I was thinking about a GP1871/1891 for fishing in 50m-300m paired with either a TM258/TM260 or a TM185M. I am not sure on the benefits of the chirp for this kind of fishing. It seems to me that a narrow cone is best for finding structure etc in deeper water.

For shallow water I am led to understand that the 1kW ducer would be both overkill, and not be sufficient for covering ground, due to the narrow cone. I'd like to consider another transducer for this but am not sure if Furuno have any way to connect two transducers to a single unit. The only unit anywhere near my price range that has dual channel sonar is the Lowrance HDS 7".

Question 1: Does anyone have any thoughts on the benefits of running two smaller screen units say two 7" vs one single bigger unit?

Question 2: If I get a second unit, is there a suitable Furuno combo for finding structure in water from 5 to 50m deep?

Question 3: Would it be worth while to buy a cheaper P66 or similar and swap them out? Is there a switch that would do this, or do I need to plug/unplug every time I go out?

Question 4: Would another brand such as Garmin or Lowrance suit better the shallow water use? I would prefer Furuno for the main unit, but sidescan would be nice. I'm not spending for the DFF3D unit plue TZ touch combo. I don't have a spare 10k NZD to spend.
 
Greetings from your cousins on the US West Coast!

Given the situation, you might have fun looking into a GP1971F/1871F and a flush-mount pre-tilted 600W B60 50/200 through-hull. They even make long stemmed versions for cored fb.

Hope this helps, :sail

-Maggy
 
Perhaps I can help a little as I have a wood epoxy hull (what we call cold-molded in the US) 13m Diesel sport fishing boat but I also have 5.5m small boat I use to fish close to home. I think with your budget, you will be quite constrained in options. On the small boat, I have a through hull tilted element B60 transducer that is 50/200Hz fixed frequency and 600W input. The sounder is the built-in sonar in a TZT 2 display, which is very similar to what is in a GP1871/1971. The larger boat has a pair of B175 low and high frequency CHIRP transducers using the 1 kW sonar in a TZT 3.

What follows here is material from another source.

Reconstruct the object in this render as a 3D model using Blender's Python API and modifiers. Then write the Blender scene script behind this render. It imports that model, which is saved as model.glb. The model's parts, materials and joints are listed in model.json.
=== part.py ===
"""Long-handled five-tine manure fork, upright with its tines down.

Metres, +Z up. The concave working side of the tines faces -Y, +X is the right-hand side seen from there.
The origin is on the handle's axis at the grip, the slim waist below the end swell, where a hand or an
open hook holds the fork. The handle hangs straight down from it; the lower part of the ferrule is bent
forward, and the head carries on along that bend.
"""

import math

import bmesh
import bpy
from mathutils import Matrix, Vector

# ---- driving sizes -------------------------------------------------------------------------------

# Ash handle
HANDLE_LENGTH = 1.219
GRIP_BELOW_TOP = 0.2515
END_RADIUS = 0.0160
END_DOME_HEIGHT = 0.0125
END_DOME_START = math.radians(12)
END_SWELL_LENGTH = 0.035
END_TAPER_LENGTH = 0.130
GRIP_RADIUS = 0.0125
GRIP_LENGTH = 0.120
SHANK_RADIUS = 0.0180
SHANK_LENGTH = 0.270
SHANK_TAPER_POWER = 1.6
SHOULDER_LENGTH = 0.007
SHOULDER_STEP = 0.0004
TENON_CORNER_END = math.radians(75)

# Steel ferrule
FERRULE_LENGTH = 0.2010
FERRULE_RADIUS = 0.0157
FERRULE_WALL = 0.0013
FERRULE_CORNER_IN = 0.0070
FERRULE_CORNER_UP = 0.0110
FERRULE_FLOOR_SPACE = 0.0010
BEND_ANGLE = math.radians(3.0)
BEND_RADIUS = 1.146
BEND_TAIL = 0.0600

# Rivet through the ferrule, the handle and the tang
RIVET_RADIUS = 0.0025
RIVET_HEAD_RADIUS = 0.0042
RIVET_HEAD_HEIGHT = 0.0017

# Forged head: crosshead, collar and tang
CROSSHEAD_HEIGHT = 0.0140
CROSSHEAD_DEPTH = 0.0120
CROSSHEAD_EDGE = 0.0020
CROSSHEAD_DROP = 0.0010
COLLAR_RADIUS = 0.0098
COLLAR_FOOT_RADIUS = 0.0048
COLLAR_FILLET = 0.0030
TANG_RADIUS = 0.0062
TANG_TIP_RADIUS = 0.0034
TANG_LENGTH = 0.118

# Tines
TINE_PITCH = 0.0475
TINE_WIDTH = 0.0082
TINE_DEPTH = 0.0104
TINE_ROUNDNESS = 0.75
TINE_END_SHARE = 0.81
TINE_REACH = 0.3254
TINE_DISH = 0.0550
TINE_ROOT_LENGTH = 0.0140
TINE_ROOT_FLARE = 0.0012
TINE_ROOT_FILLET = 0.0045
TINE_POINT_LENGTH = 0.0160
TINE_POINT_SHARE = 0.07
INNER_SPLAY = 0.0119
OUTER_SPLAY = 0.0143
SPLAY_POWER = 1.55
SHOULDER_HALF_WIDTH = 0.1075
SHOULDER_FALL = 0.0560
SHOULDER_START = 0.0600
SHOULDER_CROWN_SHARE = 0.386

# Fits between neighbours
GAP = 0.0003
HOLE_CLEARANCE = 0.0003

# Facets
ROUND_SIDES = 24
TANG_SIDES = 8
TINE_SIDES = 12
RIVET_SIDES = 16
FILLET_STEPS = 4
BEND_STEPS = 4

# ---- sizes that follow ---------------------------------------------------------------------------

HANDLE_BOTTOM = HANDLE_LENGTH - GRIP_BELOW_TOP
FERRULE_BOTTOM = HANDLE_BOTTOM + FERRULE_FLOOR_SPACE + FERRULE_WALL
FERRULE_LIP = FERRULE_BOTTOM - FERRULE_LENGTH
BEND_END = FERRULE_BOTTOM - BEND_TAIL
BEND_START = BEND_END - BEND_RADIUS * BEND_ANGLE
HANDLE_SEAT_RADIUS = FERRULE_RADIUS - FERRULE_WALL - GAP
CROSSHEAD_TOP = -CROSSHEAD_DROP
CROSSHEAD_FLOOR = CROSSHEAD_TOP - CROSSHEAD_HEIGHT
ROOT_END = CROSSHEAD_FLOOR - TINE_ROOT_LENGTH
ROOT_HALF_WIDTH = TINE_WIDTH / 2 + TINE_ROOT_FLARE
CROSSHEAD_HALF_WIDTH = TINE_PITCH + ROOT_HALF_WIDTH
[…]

In water less than 50-75m, the high frequency on the B60 is very good for fishing. It has a wider beam than the B175H CHIRP sounder and shows somewhat less detail but really does a great job showing fish The primary difference in practice is the high frequency 1kW B175H in my bigger boat can read bottom at a depth of 150-175m, typically 50m or more deeper than the B60. The low frequency side of the B60 works fine out to 250m -- I have never tried beyond that. The low frequency on the B175L 1kW works down to 500m or more.

I think a B60 tilted element transducer will be the most economical choice for you and also has the benefit of allowing a very clean flush mount. I cannot emphasize enough the importance of choosing the best available mounting location. With the B60 tilted element, you can mount 20-30cm forward of he transom as close to the keel as your framing permits. This puts the transducer in the deepest part of the hull in water that should be relatively free of turbulence. Transom mounts are very hard to get right and I feel comfortable in saying can never really equal the performance at planing speed of a good flush through hull.

Based on US pricing, a GP1971F and B60 tilted element should stay in your budget and give you a good sounder and chartplotter. The B60 comes in two tilted element mount configurations of 12 and 20 degrees depending upon the deadrise angle of the bottom at the mounting location. Pick the one that is closest to your hull deadrise so the beam points directly down. With wood epoxy construction, you will need to prepare the hole and seal the wood. The builder of my boat went to the trouble of cutting out an area of wood larger than the transducer and creating a solid fibreglass/epoxy mounting area. You can get by with just very carefully digging away some of the exposed wood core after cutting the hole and filling with epoxy.
 
Thanks all. I yesterday bought a 2018 Lowrance Elite Ti with a tripleshot transducer on Trademe (NZ's Ebay) for a good price. That takes care of fishing in 100m or less. I intend to match it with a GP1871f or GP1971f for deep drops for Grouper etc in over 200m water.
I assume that the TM260 is the best for this? The other option is the TM185M, or the B60, which might be struggling at that depth.